◆ DATASET CONTENT ◆
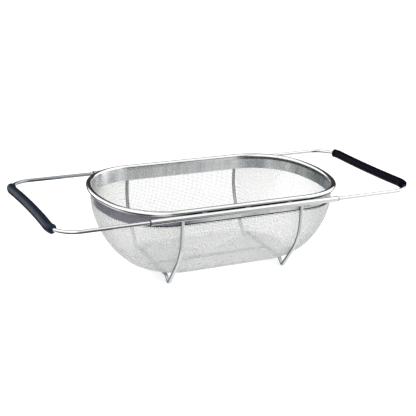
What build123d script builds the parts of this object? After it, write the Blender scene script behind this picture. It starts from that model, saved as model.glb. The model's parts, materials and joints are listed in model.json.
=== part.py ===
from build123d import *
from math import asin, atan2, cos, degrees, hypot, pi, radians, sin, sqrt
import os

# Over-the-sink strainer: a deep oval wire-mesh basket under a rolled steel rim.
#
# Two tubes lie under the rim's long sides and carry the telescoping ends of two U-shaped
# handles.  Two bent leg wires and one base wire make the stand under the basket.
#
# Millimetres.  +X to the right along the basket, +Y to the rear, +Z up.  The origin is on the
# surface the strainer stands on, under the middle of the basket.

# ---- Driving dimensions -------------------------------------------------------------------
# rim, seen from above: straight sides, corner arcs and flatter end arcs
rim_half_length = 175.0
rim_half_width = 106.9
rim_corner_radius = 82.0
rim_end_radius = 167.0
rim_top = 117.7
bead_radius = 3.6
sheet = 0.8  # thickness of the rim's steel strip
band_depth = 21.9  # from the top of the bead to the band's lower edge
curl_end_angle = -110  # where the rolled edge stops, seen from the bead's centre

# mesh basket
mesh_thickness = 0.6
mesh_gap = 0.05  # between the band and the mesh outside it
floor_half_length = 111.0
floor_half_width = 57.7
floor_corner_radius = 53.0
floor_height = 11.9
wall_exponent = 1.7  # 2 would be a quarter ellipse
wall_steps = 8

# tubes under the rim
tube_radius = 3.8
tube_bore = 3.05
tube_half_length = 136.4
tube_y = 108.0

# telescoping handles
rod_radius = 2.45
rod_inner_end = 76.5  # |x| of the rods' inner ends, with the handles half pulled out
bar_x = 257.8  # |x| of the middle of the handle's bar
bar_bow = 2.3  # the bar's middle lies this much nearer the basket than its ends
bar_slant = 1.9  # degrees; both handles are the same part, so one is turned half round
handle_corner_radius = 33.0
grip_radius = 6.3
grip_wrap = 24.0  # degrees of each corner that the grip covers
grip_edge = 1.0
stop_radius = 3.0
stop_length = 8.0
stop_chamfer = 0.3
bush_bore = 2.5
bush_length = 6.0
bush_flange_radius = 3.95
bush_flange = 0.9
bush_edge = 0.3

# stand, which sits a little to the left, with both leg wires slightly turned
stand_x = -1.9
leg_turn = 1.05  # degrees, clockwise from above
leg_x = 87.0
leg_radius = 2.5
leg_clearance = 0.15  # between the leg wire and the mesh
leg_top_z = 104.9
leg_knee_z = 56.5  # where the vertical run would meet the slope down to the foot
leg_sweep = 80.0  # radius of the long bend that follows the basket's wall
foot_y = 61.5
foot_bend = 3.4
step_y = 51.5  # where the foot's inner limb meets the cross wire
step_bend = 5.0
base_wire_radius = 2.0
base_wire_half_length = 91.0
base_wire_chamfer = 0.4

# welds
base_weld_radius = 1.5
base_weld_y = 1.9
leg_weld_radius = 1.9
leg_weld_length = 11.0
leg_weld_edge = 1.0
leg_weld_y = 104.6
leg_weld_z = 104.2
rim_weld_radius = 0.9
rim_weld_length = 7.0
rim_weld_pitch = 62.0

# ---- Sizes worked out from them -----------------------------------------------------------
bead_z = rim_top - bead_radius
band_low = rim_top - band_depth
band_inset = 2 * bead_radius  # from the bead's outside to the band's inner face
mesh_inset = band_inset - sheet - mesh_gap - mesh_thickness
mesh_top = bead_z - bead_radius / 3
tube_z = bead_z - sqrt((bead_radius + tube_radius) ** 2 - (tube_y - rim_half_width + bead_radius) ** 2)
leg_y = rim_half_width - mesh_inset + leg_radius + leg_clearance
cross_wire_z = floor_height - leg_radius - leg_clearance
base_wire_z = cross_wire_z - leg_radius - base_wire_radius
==
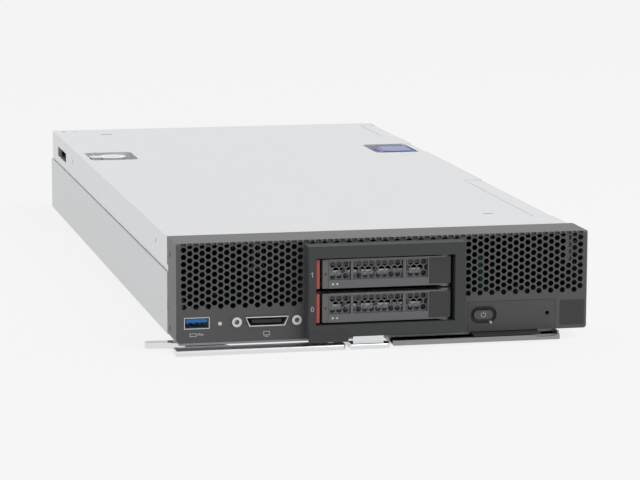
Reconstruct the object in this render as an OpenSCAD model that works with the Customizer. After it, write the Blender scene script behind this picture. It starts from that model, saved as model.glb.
---
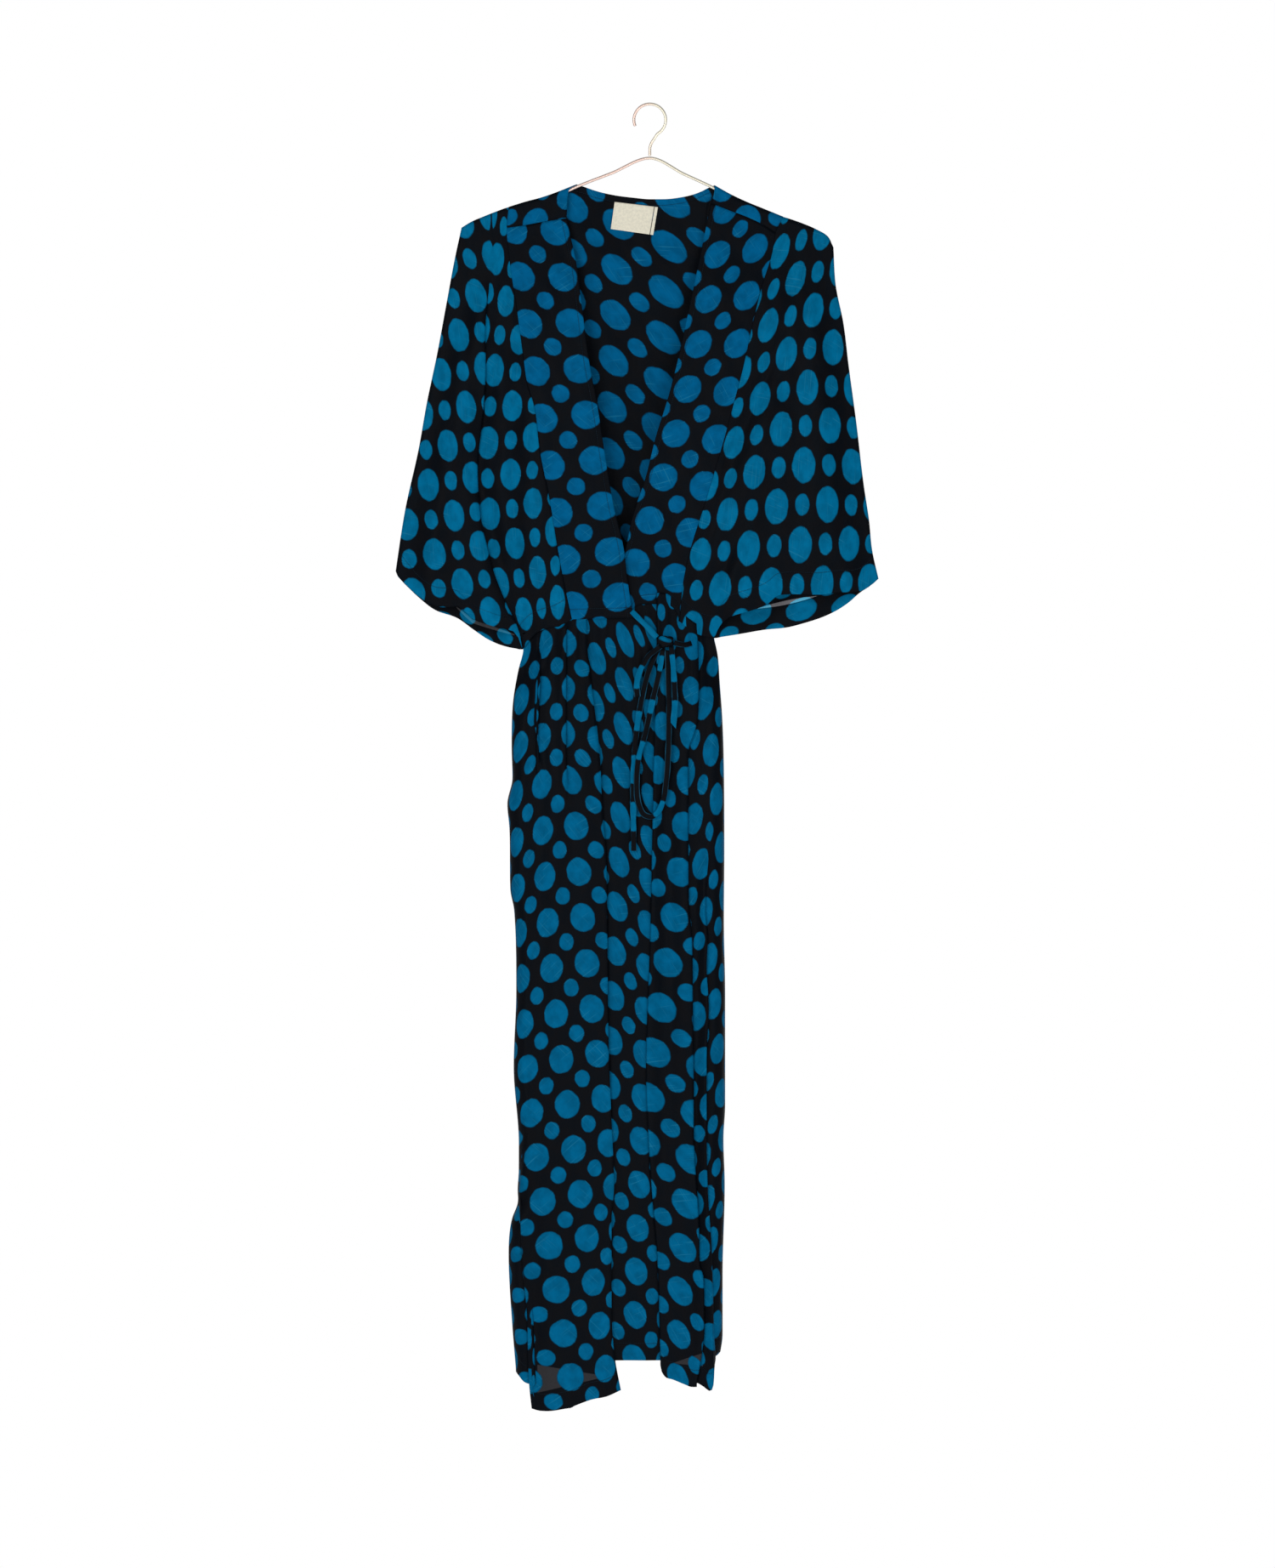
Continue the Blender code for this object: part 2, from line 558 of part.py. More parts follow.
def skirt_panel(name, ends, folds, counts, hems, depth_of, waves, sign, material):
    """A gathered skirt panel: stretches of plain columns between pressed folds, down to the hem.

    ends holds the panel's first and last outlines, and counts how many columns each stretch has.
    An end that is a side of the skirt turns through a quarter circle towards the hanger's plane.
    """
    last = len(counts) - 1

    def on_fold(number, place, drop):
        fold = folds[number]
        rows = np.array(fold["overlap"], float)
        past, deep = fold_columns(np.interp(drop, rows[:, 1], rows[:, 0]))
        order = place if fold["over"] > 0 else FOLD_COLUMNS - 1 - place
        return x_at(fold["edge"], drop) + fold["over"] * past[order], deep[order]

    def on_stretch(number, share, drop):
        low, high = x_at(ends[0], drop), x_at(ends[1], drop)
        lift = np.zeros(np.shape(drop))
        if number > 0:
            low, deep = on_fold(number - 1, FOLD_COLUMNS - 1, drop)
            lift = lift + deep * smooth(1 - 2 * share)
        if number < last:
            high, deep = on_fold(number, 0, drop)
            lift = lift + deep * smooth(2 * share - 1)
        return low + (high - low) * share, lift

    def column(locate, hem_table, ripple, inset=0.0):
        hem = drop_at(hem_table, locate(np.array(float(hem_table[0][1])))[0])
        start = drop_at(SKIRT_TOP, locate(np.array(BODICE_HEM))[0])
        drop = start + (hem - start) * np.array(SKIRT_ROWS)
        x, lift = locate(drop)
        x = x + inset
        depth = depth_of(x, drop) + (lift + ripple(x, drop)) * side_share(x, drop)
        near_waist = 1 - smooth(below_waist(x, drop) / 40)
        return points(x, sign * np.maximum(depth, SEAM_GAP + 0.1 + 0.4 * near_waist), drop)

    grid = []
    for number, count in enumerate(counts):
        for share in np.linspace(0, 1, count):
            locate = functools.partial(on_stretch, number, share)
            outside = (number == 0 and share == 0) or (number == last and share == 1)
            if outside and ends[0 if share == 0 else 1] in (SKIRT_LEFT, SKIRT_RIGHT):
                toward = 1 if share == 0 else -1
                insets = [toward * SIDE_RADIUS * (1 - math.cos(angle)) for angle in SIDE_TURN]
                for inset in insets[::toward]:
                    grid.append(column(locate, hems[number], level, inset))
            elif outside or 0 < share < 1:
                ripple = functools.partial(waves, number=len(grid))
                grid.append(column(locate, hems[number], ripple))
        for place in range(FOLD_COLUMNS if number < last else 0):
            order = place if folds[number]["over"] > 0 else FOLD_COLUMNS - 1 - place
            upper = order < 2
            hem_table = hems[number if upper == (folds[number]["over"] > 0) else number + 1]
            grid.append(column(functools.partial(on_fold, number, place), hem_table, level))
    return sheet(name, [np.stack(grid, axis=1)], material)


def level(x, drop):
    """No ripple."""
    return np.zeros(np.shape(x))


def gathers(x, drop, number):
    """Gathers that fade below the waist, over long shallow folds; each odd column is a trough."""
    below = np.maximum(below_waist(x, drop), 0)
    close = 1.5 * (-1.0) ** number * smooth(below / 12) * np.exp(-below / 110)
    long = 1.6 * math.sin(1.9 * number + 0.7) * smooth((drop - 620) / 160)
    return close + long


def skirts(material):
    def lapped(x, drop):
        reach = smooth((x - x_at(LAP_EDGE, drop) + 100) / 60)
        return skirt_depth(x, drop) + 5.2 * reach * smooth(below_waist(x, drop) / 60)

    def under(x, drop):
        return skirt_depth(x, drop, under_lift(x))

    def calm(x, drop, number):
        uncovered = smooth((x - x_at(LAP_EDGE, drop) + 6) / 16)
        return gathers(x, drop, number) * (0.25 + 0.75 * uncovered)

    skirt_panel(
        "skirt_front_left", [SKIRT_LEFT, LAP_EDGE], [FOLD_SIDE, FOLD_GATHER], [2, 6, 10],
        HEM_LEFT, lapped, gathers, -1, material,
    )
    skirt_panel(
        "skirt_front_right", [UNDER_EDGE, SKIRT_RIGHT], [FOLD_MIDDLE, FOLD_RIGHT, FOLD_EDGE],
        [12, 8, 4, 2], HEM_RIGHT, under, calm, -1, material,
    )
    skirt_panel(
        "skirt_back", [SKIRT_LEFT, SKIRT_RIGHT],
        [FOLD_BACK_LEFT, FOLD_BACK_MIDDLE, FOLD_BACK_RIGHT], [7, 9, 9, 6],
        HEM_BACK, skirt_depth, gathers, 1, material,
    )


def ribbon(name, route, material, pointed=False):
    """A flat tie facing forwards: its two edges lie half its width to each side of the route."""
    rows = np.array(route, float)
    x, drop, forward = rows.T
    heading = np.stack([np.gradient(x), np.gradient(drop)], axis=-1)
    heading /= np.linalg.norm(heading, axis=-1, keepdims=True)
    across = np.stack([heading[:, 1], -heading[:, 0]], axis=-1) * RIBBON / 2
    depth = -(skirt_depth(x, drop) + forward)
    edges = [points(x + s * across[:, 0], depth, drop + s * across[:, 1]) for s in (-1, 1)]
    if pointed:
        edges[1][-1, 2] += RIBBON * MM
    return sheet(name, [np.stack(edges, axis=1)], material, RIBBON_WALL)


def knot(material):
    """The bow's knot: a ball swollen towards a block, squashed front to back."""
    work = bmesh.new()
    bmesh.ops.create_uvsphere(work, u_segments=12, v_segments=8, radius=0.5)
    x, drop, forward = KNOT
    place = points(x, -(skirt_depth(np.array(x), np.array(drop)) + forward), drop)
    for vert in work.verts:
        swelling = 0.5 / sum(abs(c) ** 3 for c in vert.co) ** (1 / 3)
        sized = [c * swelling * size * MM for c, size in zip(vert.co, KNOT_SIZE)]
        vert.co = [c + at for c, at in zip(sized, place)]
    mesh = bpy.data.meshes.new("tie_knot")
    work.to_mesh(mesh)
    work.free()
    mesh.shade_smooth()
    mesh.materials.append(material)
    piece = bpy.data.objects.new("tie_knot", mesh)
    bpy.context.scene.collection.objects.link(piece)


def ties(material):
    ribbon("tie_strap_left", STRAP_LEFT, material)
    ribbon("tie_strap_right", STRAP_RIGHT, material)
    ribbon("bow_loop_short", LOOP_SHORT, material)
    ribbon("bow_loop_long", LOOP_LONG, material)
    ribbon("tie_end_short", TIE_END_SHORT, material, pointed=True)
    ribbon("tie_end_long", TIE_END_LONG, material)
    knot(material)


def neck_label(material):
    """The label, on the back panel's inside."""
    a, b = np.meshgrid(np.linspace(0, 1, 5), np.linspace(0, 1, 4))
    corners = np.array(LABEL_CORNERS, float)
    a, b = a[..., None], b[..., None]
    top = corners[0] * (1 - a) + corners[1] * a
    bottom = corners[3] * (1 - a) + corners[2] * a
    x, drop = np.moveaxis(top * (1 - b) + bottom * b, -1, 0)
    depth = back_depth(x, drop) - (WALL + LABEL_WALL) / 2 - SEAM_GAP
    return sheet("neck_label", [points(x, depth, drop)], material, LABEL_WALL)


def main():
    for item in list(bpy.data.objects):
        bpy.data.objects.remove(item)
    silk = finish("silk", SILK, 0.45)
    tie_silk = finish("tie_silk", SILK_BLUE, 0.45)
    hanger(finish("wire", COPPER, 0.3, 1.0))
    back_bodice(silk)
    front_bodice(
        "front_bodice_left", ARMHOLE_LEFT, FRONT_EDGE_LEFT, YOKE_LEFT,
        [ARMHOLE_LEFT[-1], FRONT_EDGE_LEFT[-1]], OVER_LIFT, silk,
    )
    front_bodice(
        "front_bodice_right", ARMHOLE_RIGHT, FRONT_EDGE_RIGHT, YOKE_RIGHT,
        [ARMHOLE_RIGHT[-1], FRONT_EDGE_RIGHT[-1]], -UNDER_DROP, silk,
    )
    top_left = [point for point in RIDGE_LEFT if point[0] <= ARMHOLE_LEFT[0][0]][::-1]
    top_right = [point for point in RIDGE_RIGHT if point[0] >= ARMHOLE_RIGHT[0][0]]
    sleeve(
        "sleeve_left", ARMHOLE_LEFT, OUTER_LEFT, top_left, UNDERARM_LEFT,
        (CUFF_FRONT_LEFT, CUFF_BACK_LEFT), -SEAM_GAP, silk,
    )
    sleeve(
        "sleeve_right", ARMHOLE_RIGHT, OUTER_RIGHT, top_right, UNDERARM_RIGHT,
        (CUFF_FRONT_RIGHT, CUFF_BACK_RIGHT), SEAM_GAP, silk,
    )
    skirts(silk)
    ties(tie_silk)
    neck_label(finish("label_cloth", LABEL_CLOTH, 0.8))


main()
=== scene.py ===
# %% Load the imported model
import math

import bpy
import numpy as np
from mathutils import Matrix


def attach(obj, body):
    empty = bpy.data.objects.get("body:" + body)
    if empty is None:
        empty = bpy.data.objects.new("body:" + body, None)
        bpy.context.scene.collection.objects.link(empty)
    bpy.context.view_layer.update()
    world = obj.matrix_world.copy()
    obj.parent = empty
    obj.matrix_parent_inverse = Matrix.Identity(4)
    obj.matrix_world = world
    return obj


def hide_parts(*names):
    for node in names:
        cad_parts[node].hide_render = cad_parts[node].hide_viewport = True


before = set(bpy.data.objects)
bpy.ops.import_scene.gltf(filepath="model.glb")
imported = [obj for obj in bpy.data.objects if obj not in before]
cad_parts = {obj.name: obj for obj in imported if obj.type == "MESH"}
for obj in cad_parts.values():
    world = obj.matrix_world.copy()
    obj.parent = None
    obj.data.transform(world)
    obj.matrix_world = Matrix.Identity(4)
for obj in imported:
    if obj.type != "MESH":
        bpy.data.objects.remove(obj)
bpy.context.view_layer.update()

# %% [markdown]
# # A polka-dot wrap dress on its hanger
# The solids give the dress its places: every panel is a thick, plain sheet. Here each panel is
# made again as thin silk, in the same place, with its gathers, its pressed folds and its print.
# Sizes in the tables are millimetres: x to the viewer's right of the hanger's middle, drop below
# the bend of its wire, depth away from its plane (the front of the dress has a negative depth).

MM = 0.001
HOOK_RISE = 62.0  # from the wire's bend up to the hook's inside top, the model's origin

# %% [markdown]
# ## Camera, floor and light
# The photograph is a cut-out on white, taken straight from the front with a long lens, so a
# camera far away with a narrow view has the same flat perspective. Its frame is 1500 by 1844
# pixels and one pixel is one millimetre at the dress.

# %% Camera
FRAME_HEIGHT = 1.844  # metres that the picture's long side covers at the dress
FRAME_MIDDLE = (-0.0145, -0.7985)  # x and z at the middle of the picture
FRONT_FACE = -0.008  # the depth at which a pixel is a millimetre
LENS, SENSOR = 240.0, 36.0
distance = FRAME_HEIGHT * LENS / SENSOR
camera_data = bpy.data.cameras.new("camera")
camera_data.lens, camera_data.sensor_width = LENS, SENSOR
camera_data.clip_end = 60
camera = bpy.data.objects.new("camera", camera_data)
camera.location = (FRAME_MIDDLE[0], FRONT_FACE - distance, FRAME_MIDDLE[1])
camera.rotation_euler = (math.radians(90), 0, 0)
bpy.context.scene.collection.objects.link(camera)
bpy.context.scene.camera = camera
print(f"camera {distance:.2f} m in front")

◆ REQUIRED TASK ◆
Lines holding the word "saved" in the entries above are the ones to pull out. Copy them all.

◆ RESPONSE ◆
What build123d script builds the parts of this object? After it, write the Blender scene script behind this picture. It starts from that model, saved as model.glb. The model's parts, materials and joints are listed in model.json.
Reconstruct the object in this render as an OpenSCAD model that works with the Customizer. After it, write the Blender scene script behind this picture. It starts from that model, saved as model.glb.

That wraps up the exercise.